Just 15 kilometres off the Trans-Canada Highway, today it remains accessible only by boat in the summer and an ice road in winter.
For decades, Winnipeg fought all efforts to build a road to Shoal Lake, fearing development would threaten its water supply.
The resulting isolation has made the cost of building a water treatment plant prohibitive.
While the Shoal Lake 40 First Nation sends water to Winnipeg, it's been on a boil-water advisory since December 2000.
A bridge not built
That could have changed in 2001, as the then Liberal federal government proposed to build a bridge from Shoal Lake 40 to the mainland through the neighbouring Iskatewizaagegan First Nation (also known as Shoal Lake 39).
Not wanting a public right-of-way through its lands, Iskatewizaagegan First Nation voted against it, killing the bridge proposal. (Iskatewizaagegan did not respond to an interview request)
Iskatewizaagegan First Nation has since imposed tariffs on anyone trying to reach Shoal Lake 40 through its lands, via ice road or ferry.
In 2003, Shoal Lake 40 turned its attention to the building of a road that would bypass Iskatewizaagegan First Nation entirely.
Over the next few years, it began negotiating with the federal government — first the Liberals, then the Conservatives — for a deal on a proposed $30-million road.
An engineering firm identified four different routes and a preferred option was presented to the Conservatives in 2007. Two years later it was denied over "a lack of sufficient environmental information," according to federal documents.
Shoal Lake and its engineers disputed that assessment, but started over, ultimately selecting the current proposed Freedom Road route.
In 2013 Manitoba and the City of Winnipeg each committed $1 million to the design of Freedom Road.
The federal government made a similar commitment a year later, but unlike Manitoba and Winnipeg, it did not express a commitment to construction.
Briefing notes obtained by CBC News that were prepared in May 2015 for former aboriginal affairs minister Bernard Valcourt say that a "formal funding commitment was unachievable" and that the department was looking to find other sources of funding through other government programs.
During the fall 2015 election the Liberals committed to funding construction.
Clean water delayed
Much of the attention now being paid to Shoal Lake 40 focuses on how it provides water to Winnipeg, but has no water treatment plant itself.
Federal documents show taxpayers have spent at least $1.3 million since 2000 to provide the community with bottled water.
As negotiations over the road dragged on, the Conservative government did make an offer to address the issue of clean water in 2010.
It approved $9.2 million for the construction of a water treatment plant to be built on lands shared by Shoal Lake 40 and Iskatewizaagegan First Nation.
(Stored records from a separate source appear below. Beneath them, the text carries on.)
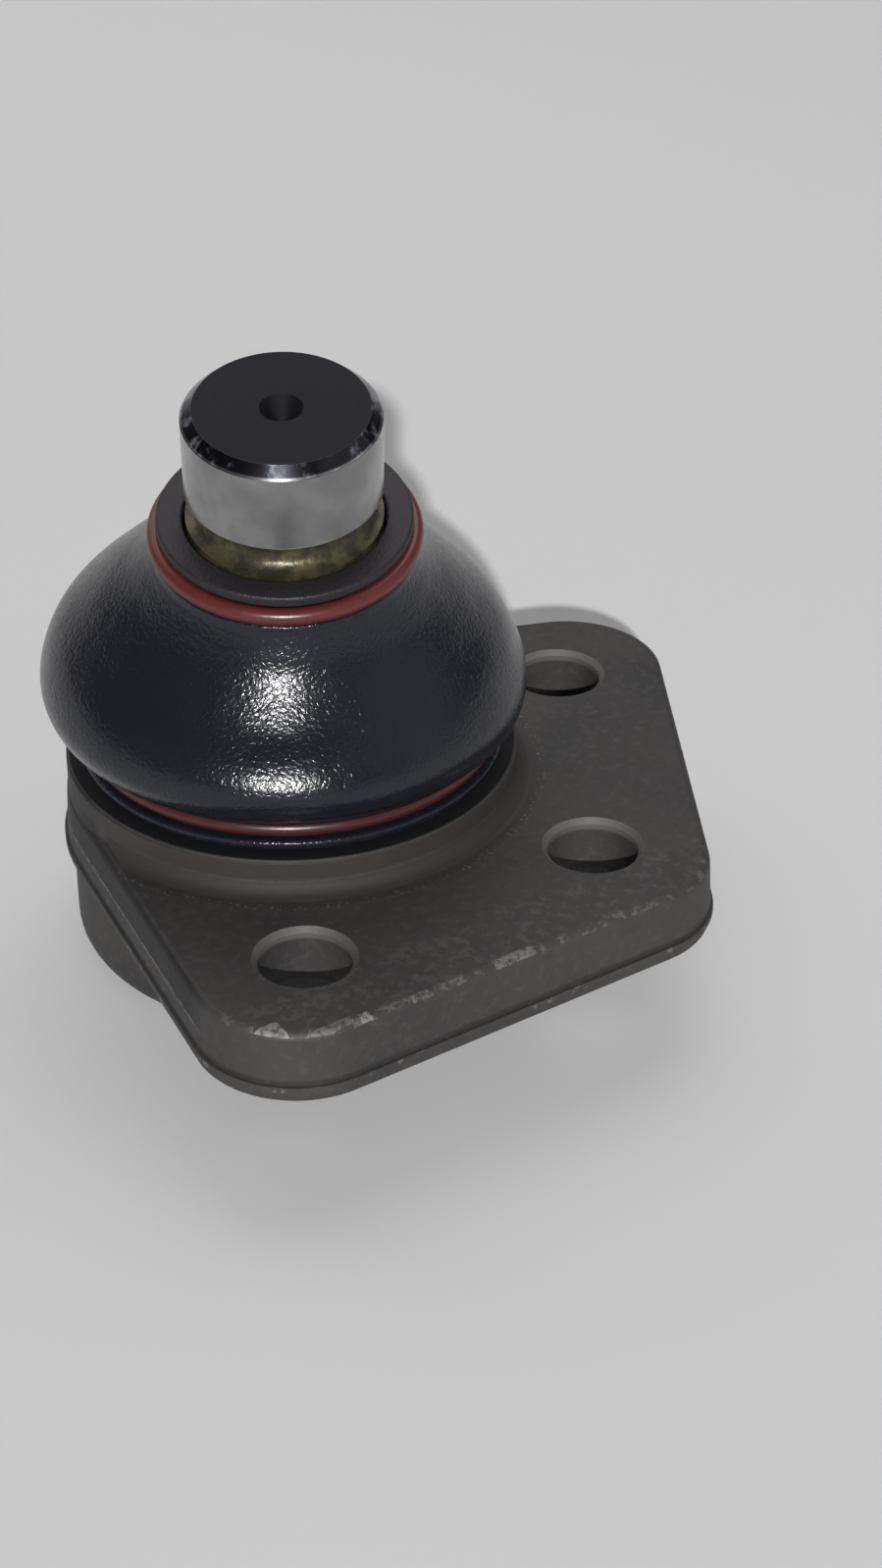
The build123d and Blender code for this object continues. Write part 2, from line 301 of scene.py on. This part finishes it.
def make_stud_metal():
    """Ground head, dark turned end face, a chamfer with painted reflections and a painted highlight on its
    rim, and a greasy, yellowed groove, told apart by place on the stud.
    """
    graph = Graph("stud metal")
    from_centre = graph.vector("SUBTRACT", graph.place, tuple(ball_centre * MM))
    along = graph.vector("DOT_PRODUCT", from_centre, tuple(stud_direction))
    foot = graph.add("ShaderNodeVectorMath", operation="SCALE")
    foot.inputs[0].default_value = tuple(stud_direction)
    graph.put(foot.inputs["Scale"], along)
    across = graph.vector("LENGTH", graph.vector("SUBTRACT", from_centre, foot.outputs["Vector"]))
    face_edge = SHANK_RADIUS - HEAD_CHAMFER
    chamfer_start = HEAD_TOP - HEAD_CHAMFER
    on_head = graph.step_mm(along, GROOVE_TOP + 1, GROOVE_TOP + 2)
    end_face = graph.product(graph.step_mm(across, face_edge + 0.02, face_edge - 0.08), on_head)
    groove = graph.step_mm(along, GROOVE_TOP + 0.1, GROOVE_TOP - 0.1)
    chamfer = graph.step_mm(along, chamfer_start + 0.02, chamfer_start + 0.12)

    grinding = graph.lines("X", along, 0.12, 3.0, 0.7)
    turning = graph.lines("X", across, 0.25, 2.0, 0.6)
    smears = graph.noise(5.0, 4.0, 0.55)

    ground = graph.mix(graph.step(smears, 0.35, 0.7), (0.26, 0.26, 0.262), (0.35, 0.35, 0.35))
    black = graph.mix(turning, (0.018, 0.0175, 0.021), (0.031, 0.030, 0.035))
    hole = graph.step_mm(across, CENTRE_HOLE_RADIUS + 0.1, CENTRE_HOLE_RADIUS - 0.1)
    black = graph.mix(hole, black, (0.026, 0.025, 0.029))
    grease_patches = graph.step(graph.noise(2.4, 4.0, 0.6), 0.42, 0.62)
    grease = graph.mix(grease_patches, (0.045, 0.042, 0.028), (0.105, 0.093, 0.050))
    # Painted highlight: a pale line along the chamfer's lower rim, where its edge catches the light.
    chamfer_rim_highlight = graph.step_mm(along, chamfer_start + 0.30, chamfer_start + 0.12)
    # Painted reflections: pale bluish patches on the dark chamfer, made less metallic so that they show as
    # glints whatever the chamfer reflects.
    painted_glint_mottle = graph.step(graph.noise(2.2, 4.0, 0.55), 0.50, 0.66)
    chamfer_colour = graph.mix(painted_glint_mottle, (0.050, 0.050, 0.060), (0.21, 0.22, 0.25))
    chamfer_colour = graph.mix(chamfer_rim_highlight, chamfer_colour, (0.45, 0.45, 0.47))
    colour = graph.mix(chamfer, ground, chamfer_colour)
    colour = graph.mix(end_face, colour, black)
    colour = graph.mix(groove, colour, grease)
    roughness = graph.mix(end_face, graph.mix(smears, 0.16, 0.26), 0.52)
    roughness = graph.mix(hole, roughness, 0.75)
    roughness = graph.mix(groove, roughness, 0.35)
    metallic = graph.mix(groove, 1.0, 0.5)
    painted_glint_patches = graph.product(painted_glint_mottle, graph.math("SUBTRACT", chamfer, end_face, clamp=True))
    metallic = graph.mix(painted_glint_patches, metallic, 0.55)
    relief = graph.bump(grinding, 0.003)
    relief = graph.bump(graph.product(turning, end_face), 0.01, relief)
    relief = graph.bump(graph.product(graph.noise(0.9, 3.0), groove), 0.10, relief)
    return graph.finish(Base_Color=colour, Roughness=roughness, Metallic=metallic, Normal=relief)


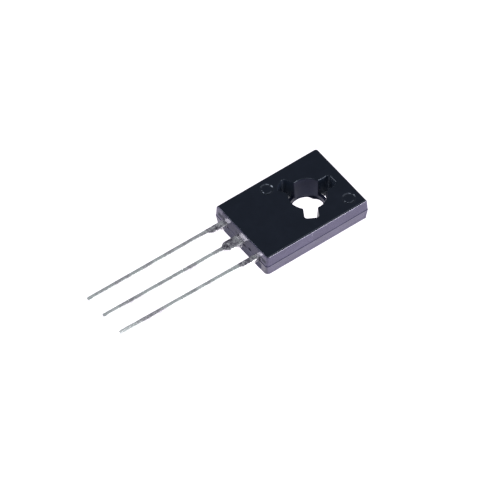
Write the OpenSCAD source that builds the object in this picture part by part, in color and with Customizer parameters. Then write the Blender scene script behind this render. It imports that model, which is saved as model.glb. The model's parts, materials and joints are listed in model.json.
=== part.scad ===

An agreement over land use and joint-governance of the facility couldn't be reached.
Like the bridge proposal, federal documents say Iskatewizaagegan First Nation struck the shared treatment plant down.
Ottawa then deemed the $13.7-million dollar cost of building a treatment plant on land owned by Shoal Lake 40 too expensive, deferring funding until after 2015.
It also recommended Shoal Lake 40 and Iskatewizaagegan First Nation mediate a solution.
Neither community has agreed.
Shoal Lake 40 has not reapplied for funding, pending a deal to build Freedom Road.